Cast: Nick Cannon, Christina Milian, Steve Harvey, Al Thompson, Kal Penn, Kenan Thompson, Vanessa Bell Calloway
Director: Troy Beyer
Producers: Mark Burg, Reuben Cannon, Broderick Johnson, Andrew A. Kosove
Screenplay: Troy Beyer and Michael Swerdlick, based on the screenplay for Can't Buy Me Love by Michael Swerdlick
Cinematography: Chuck Cohen
Music: Richard Gibbs
U.S. Distributor: Warner Brothers
Of all the 1980s teen comedies available to re-make, why did Troy Beyer select Can't Buy Me Love? The low-rent, John Hughes-inspired 1987 original has its adherents, but most of them like the movie not because it's a good film (which it isn't), but because it's so easy to mock. Can't Buy Me Love is a great film to laugh at (not with), and, watched in the right company, can be a fun experience. In updating and re-making it into a 2003 hip-hop morality play/comedy, Beyer and company (including original screenwriter Michael Swerdlick, who returned to help pen the new version) have eliminated Can't Buy Me Love's campy innocence and replaced it with an underlying sense of sleaze. The result is an atrociously unfunny, unromantic, and unpleasant product.
The story is essentially the same, complete with the unfortunate sermonizing that characterizes the denouement. (One would think that, given the chance, Swerdlick would have smoothed out the rough edges and eliminated the least plausible aspects, but he didn't. The changes are cosmetic ones necessary for time-shifting the story 20 years into the future and changing the skin color of the leads.) A nerdy high school student, Alvin (Drumline's Nick Cannon), falls for a pretty classmate named Paris (Christina Milian), who is waaaaay out of his league. But, when she finds herself in dire financial straits with no way to pay for body work needed for her mother's car, Alvin comes to the rescue, offering Paris money he has earned from cleaning pools if she will pretend to be his girlfriend for two weeks. He sees the possibility of dating her as his means of entry into the school's "popular" clique. It works - soon Alvin is hot stuff. He snubs all his old friends in favor of his new ones, and is too blind to see that Paris is really falling for him.

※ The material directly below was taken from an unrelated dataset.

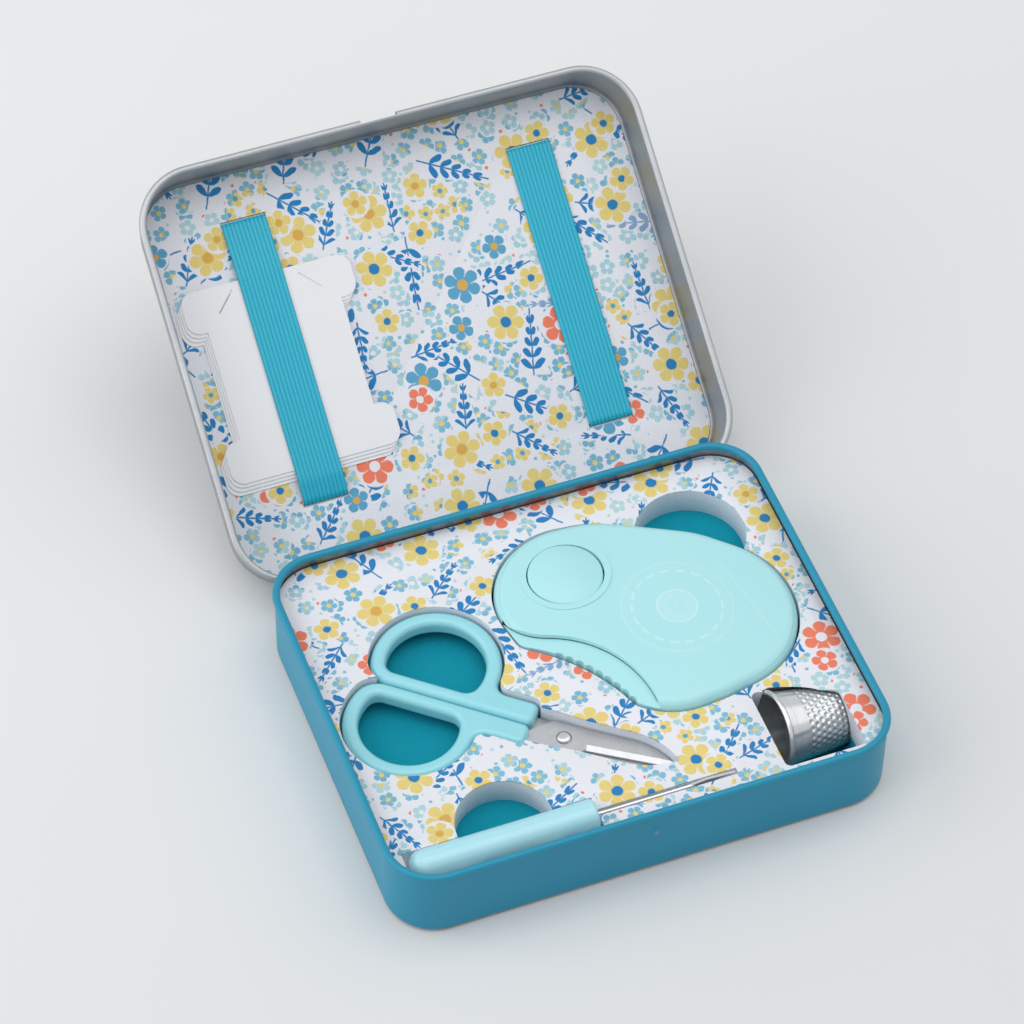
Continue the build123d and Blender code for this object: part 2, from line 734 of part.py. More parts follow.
# What is cut from both shells: all beyond the roof's edge, the slit that the disc swings in, and room
# for the trigger's tip where it swings in past the wall.
with BuildPart() as shell_cuts:
    with BuildSketch(cutter_seat.offset(cutter_bottom - 1)):
        add(grip_outline(1))
        add(roof_outline(trigger_gap / 2), mode=Mode.SUBTRACT)
    extrude(amount=cutter_top - cutter_bottom + 2)
    disc_arm = Location((disc_x - pivot_x, disc_y - pivot_y, 0))
    swung = Location((pivot_x, pivot_y, 0), (0, 0, -trigger_swing)) * disc_arm
    with BuildSketch(cutter_seat.offset(cutter_parting - disc_slot_height / 2)):
        with Locations(disc_at, (swung.position.X, swung.position.Y)):
            Circle(disc_radius + disc_slot_gap)
        make_hull()
    extrude(amount=disc_slot_height)
    tip_arm = Rot(Z=trigger_tip_angle) * Pos(X=trigger_reach + trigger_gap - trigger_tip_room)
    tip_places = [Pos(pivot_x, pivot_y) * Rot(Z=-swing) * tip_arm for swing in (0, trigger_swing)]
    with BuildSketch() as tip_room:
        with Locations([place.position for place in tip_places]):
            Circle(trigger_tip_room)
        make_hull()
    add(crowned(tip_room.sketch, grip_floor, roof_wall))

with BuildPart() as cutter_top_shell:
    add(crowned(grip_outline(), cutter_parting, 0))
    fillet(cutter_top_shell.faces().sort_by(Axis.Z)[-1].edges(), radius=grip_edge_radius)
    collar = circles([button_at], button_hole_radius + button_collar_width)
    add(crowned(collar, cutter_parting, -button_collar_height))
    add(crowned(grip_outline(-grip_wall), cutter_parting, roof_wall), mode=Mode.SUBTRACT)
    add(crowned(circles(screw_places, screw_boss_radius), cutter_parting, roof_wall / 2))
    add(crowned(circles([pivot_at], pivot_boss_radius), lever_top + running_clearance, roof_wall / 2))
    add(upright([button_at], button_hole_radius, cutter_parting, cutter_top + 1), mode=Mode.SUBTRACT)
    add(upright(screw_places, screw_radius, cutter_parting, screw_top), mode=Mode.SUBTRACT)
    add(upright([pivot_at], pivot_pin_radius, lever_top, screw_top), mode=Mode.SUBTRACT)
    add(shell_cuts.part, mode=Mode.SUBTRACT)
finish(cutter_top_shell, "cutter_top_shell")

with BuildPart() as cutter_bottom_shell:
    with BuildSketch(cutter_seat.offset(cutter_bottom)):
        add(grip_outline())
    extrude(amount=cutter_parting - cutter_bottom)
    fillet(cutter_bottom_shell.edges().group_by(Axis.Z)[0], radius=grip_edge_radius)
    with BuildSketch(cutter_seat.offset(grip_floor)):
        add(grip_outline(-grip_wall))
    extrude(amount=cutter_parting - grip_floor, mode=Mode.SUBTRACT)
    add(upright(screw_places, screw_boss_radius, grip_floor - grip_wall / 2, cutter_parting))
    add(upright([pivot_at], pivot_boss_radius, grip_floor - grip_wall / 2, lever_bottom - running_clearance))
    add(upright([button_at], post_radius, grip_floor - grip_wall / 2, post_top))
    add(upright(screw_places, screw_radius, cutter_bottom, cutter_parting), mode=Mode.SUBTRACT)
    add(upright(screw_places, screw_hole_radius, cutter_bottom, screw_head_top), mode=Mode.SUBTRACT)
    add(upright([pivot_at], pivot_pin_radius, grip_floor, lever_bottom), mode=Mode.SUBTRACT)
    add(upright([button_at], stem_radius + running_clearance, grip_floor, post_top), mode=Mode.SUBTRACT)
    add(shell_cuts.part, mode=Mode.SUBTRACT)
finish(cutter_bottom_shell, "cutter_bottom_shell")

# Trigger, lever and blade hub in one piece, rocking on the pivot pin.
with BuildPart() as cutter_trigger:
    with BuildSketch() as shown_part:
        add(grip_outline())
        add(roof_outline(trigger_gap / 2), mode=Mode.SUBTRACT)
        with Locations(finger_hollow):
            ridge_ring = finger_hollow_radius + ridge_depth - ridge_radius
            with PolarLocations(ridge_ring, ridge_count, ridge_from, ridge_sweep):
                Circle(ridge_radius, mode=Mode.SUBTRACT)
    add(crowned(shown_part.sketch, trigger_bottom, roof_wall + trigger_gap))
    with BuildSketch(cutter_seat.offset(trigger_bottom)):
        add(grip_outline(-grip_wall - trigger_gap))
        add(trigger_zone(trigger_tuck), mode=Mode.INTERSECT)
    extrude(amount=trigger_tuck_top - trigger_bottom)
    add(upright([pivot_at], trigger_reach, trigger_bottom, cutter_top), mode=Mode.INTERSECT)
    add(upright([pivot_at], boss_hole_radius, trigger_bottom, cutter_top), mode=Mode.SUBTRACT)
    add(upright([pivot_at], spring_bay_radius, trigger_bottom, lever_bottom), mode=Mode.SUBTRACT)
    with BuildSketch(cutter_seat.offset(lever_bottom)):
        with Locations(pivot_at):
            Circle(pivot_hub_radius)
        with Locations(disc_at):
            Circle(blade_hub_radius)
        make_hull()
    extrude(amount=lever_thickness)
    with BuildSketch(cutter_seat.offset(lever_bottom)):
        with Locations(pivot_at, lever_root):
            Circle(pivot_hub_radius)
        make_hull()
    extrude(amount=lever_thickness)
    add(upright([disc_at], blade_hub_radius, lever_bottom, disc_bottom))
    add(upright([disc_at], disc_hole_radius - running_clearance, lever_bottom, screw_seat))
    add(upright([disc_at], blade_screw_radius, lever_bottom, cutter_top), mode=Mode.SUBTRACT)
    add(upright([pivot_at], pin_hole_radius, trigger_bottom, cutter_top), mode=Mode.SUBTRACT)
finish(cutter_trigger, "cutter_trigger")

with BuildPart() as cutter_pivot_pin:
    add(upright([pivot_at], pivot_pin_radius, grip_floor, screw_top))
finish(cutter_pivot_pin, "cutter_pivot_pin")

with BuildPart() as cutter_blade:
    add(upright([disc_at], disc_radius, disc_bottom, disc_top))
    chamfer(cutter_blade.edges(), length=disc_thickness / 3)
    add(upright([disc_at], disc_hole_radius, disc_bottom, disc_top), mode=Mode.SUBTRACT)
finish(cutter_blade, "cutter_blade")

with BuildPart() as cutter_blade_screw:
    add(upright([disc_at], blade_screw_radius, lever_bottom, screw_seat))
    add(upright([disc_at], blade_hub_radius, screw_seat, screw_seat + blade_screw_head))
    chamfer(cutter_blade_screw.edges().group_by(Axis.Z)[-1], length=blade_screw_head / 3)
finish(cutter_blade_screw, "cutter_blade_screw")

with BuildPart() as cutter_lock_button:
    add(upright([button_at], button_radius, button_bottom, button_top))
    with Locations((cutter_x + button_x, cutter_y + button_y, button_top - button_dome_radius)):
        Sphere(button_dome_radius, mode=Mode.INTERSECT)
    fillet(cutter_lock_button.faces().sort_by(Axis.Z)[-1].edges(), radius=button_edge_radius)
    # lugs that keep it under the shell's roof
    with BuildSketch() as lugs:
        with Locations(button_at):
            Circle(button_lug_reach)
            Rectangle(2 * button_lug_reach, button_lug_width, rotation=button_lug_angle, mode=Mode.INTERSECT)
    lug_top = button_bottom + button_lug_height
    under_roof = crowned(lugs.sketch, button_bottom, roof_wall + button_gap)
    add(under_roof & upright([button_at], button_lug_reach, button_bottom, lug_top))
    add(upright([button_at], stem_radius, stem_bottom, button_bottom + button_gap))
finish(cutter_lock_button, "cutter_lock_button")


def coil(place, radius, turns, bottom, top):
    """Coil spring of flat-sided wire standing between two levels of the cutter."""
    length = top - bottom - spring_wire
    centre = (cutter_x + place[0], cutter_y + place[1], bottom + spring_wire / 2)
    with BuildPart() as spring:
        with BuildLine() as path:
            Helix(length / turns, length, radius, center=centre)
        with BuildSketch(Plane(path.line @ 0, (1, 0, 0), path.line % 0)):
            Rectangle(spring_wire, spring_wire)
        sweep(is_frenet=True)
    return spring


cutter_button_spring = coil(button_at, button_spring_radius, button_spring_turns, grip_floor, button_bottom)
finish(cutter_button_spring, "cutter_button_spring")
cutter_return_spring = coil(pivot_at, return_spring_radius, return_spring_turns, grip_floor, lever_bottom)
finish(cutter_return_spring, "cutter_return_spring")

with BuildPart() as cutter_screws:
    add(upright(screw_places, screw_head_radius, cutter_bottom, screw_head_top))
    add(upright(screw_places, screw_radius, screw_head_top, screw_top))
finish(cutter_screws, "cutter_screws")

# ================================================================ seam ripper
with BuildPart() as ripper_handle:
    with BuildSketch(Plane.YZ.offset(ripper_left_x)):
        with Locations((ripper_y, ripper_z)):
            Circle(ripper_handle_radius)
    extrude(amount=ripper_handle_length)
    fillet(ripper_handle.edges().group_by(Axis.X)[0], radius=ripper_end_round)
    fillet(ripper_handle.edges().group_by(Axis.X)[-1], radius=ripper_neck_round)
    with BuildSketch(Plane.YZ.offset(shaft_start_x - shaft_seat)):
        with Locations((ripper_y, ripper_z)):
            Circle(shaft_radius)
    extrude(amount=shaft_seat, mode=Mode.SUBTRACT)
finish(ripper_handle, "ripper_handle")

# Steel shaft flattened at its end into a fork: a long point above, a short blunt prong below.
fork_start_x = ripper_tip_x - fork_length
with BuildPart() as ripper_shaft:
    with BuildSketch(Plane.YZ.offset(shaft_start_x - shaft_seat)):
        with Locations((ripper_y, ripper_z)):
            Circle(shaft_radius)
    extrude(amount=fork_start_x + shaft_radius - shaft_start_x + shaft_seat)
    with BuildSketch(Plane.XZ.offset(-ripper_y - fork_thickness / 2)):
        with BuildLine():
            Polyline((fork_start_x, ripper_z - shaft_radius), (fork_start_x, ripper_z + shaft_radius),
                     (fork_start_x + fork_length / 3, ripper_z + fork_width / 2),
                     (ripper_tip_x, ripper_z + fork_width / 4),
                     (ripper_tip_x - fork_length / 2, ripper_z),
                     (ripper_tip_x - fork_length / 3, ripper_z - fork_width / 2),
                     (fork_start_x + fork_length / 3, ripper_z - fork_width / 2), close=True)
        make_face()
    extrude(amount=fork_thickness)
finish(ripper_shaft, "ripper_shaft")

# ================================================================ thimble
# Drawn cup with a rolled rim and a domed end, lying on its side.
cup_radius = thimble_rim_radius - thimble_rim_bead
cup_axis = Axis(thimble_plane.origin, thimble_plane.x_dir)
with BuildPart() as thimble:
    side_end = (thimble_length - thimble_dome, thimble_tip_radius)
    with BuildSketch(thimble_plane) as cup_section:
        with BuildLine():
            Polyline((thimble_length, 0), (0, 0), (0, cup_radius), side_end)
            TangentArc((thimble_length, 0), side_end, tangent=(0, 1))
        make_face()
        fillet(cup_section.vertices().sort_by_distance(side_end)[0], radius=thimble_dome / 2)
    revolve(axis=cup_axis)
    offset(amount=-thimble_wall, openings=thimble.faces().sort_by(cup_axis)[0])
    with BuildSketch(thimble_plane):
        with Locations((0, cup_radius)):
            Circle(thimble_rim_bead)
    revolve(axis=cup_axis)
finish(thimble, "thimble")
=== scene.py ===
"""Looks of a hinged sewing tin: finishes, printed lining, foam nest, elastic, light and camera."""

import json
import logging
import math
from dataclasses import dataclass
from enum import Enum
from typing import Any, Sequence

import bmesh
import bpy
import numpy as np
from mathutils import Euler, Matrix, Vector

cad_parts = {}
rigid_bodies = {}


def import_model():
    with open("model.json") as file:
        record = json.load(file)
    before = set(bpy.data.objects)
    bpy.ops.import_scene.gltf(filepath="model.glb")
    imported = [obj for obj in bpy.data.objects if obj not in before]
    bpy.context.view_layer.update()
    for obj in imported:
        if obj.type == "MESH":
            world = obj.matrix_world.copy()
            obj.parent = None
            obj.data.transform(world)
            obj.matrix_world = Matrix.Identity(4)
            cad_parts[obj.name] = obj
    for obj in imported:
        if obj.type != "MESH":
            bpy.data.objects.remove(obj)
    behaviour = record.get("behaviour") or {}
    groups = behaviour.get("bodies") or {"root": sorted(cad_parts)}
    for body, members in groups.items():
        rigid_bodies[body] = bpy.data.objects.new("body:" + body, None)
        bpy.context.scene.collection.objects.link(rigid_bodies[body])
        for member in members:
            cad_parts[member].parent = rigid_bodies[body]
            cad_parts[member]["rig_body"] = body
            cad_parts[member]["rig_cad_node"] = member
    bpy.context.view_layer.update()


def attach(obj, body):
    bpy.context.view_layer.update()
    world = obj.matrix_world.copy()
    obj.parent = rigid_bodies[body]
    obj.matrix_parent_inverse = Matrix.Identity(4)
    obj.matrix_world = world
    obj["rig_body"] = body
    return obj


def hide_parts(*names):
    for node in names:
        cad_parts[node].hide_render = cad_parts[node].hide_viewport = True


LOG = logging.getLogger("sewing_tin")
MM = 0.001
FULL_TURN = 6.2832


def srgb(red: int, green: int, blue: int) -> tuple[float, float, float, float]:
    """Turn an sRGB colour of 0 to 255 into the linear colour that a socket takes."""
    parts = []
    for part in (red, green, blue):
        share = part / 255
        parts.append(share / 12.92 if share <= 0.04045 else ((share + 0.055) / 1.055) ** 2.4)
    return (parts[0], parts[1], parts[2], 1.0)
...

Can't Buy Me Love was rated PG, and, as a result, displayed a blissful naiveté about sex. The same cannot be said about the PG-13 Love Don't Cost a Thing, which is littered with tasteless innuendos. (Strangely, however, the Paris/Alvin relationship is devoid of sexual tension.) In a page stolen from American Pie, Alvin's dad (Steve Harvey) gives his son life lessons that involve condoms and tips on how to get girls. Any laughter generated by this material results more from Harvey's delivery than from the actual lines. The lack of anything resembling worthwhile humor is one thing that both versions of the story have in common.
In Can't Buy Me Love, Patrick Dempsey played a loser who was seduced and overwhelmed by the lure of popularity. In Love Don't Cost a Thing, Nick Cannon's character travels the same road, but there's a key difference. He's a jerk at the beginning, and popularity only makes him more insufferable. This is a serious problem, since we are supposed to identify with Alvin. However, the filmmakers' inability to make him likable at the start means that the movie's entire character arc collapses. Plus, there's no chemistry whatsoever between Cannon and Christina Milian, meaning that there's not even a little light sense of romance to leaven the product. Watching Love Don't Cost a Thing becomes an exercise in enduring.
The director is Troy Beyer, and the inclusion of this film on her resume is enough to warrant a quarantine where future productions are concerned. In addition to Love Don't Cost a Thing, she was responsible for the reprehensible Let's Talk About Sex (which she scripted, directed, and starred in). She also wrote the screenplay for B*A*P*S. Applying the baseball rule of "three strikes and you're out," Beyer has now whiffed.
For those who care about such things, Love Don't Cost a Thing has a moral: be true to yourself. It may be presented in an inelegant, preachy manner, but it's there. Parents might applaud this message, but they won't be as thrilled with the underlying one: if you're a hard-working, nerdy high school student, the only way to get booty is to pay for it. The filmmakers may not have had that in mind when they put the movie together, but that's the lesson more viewers are likely to take to heart.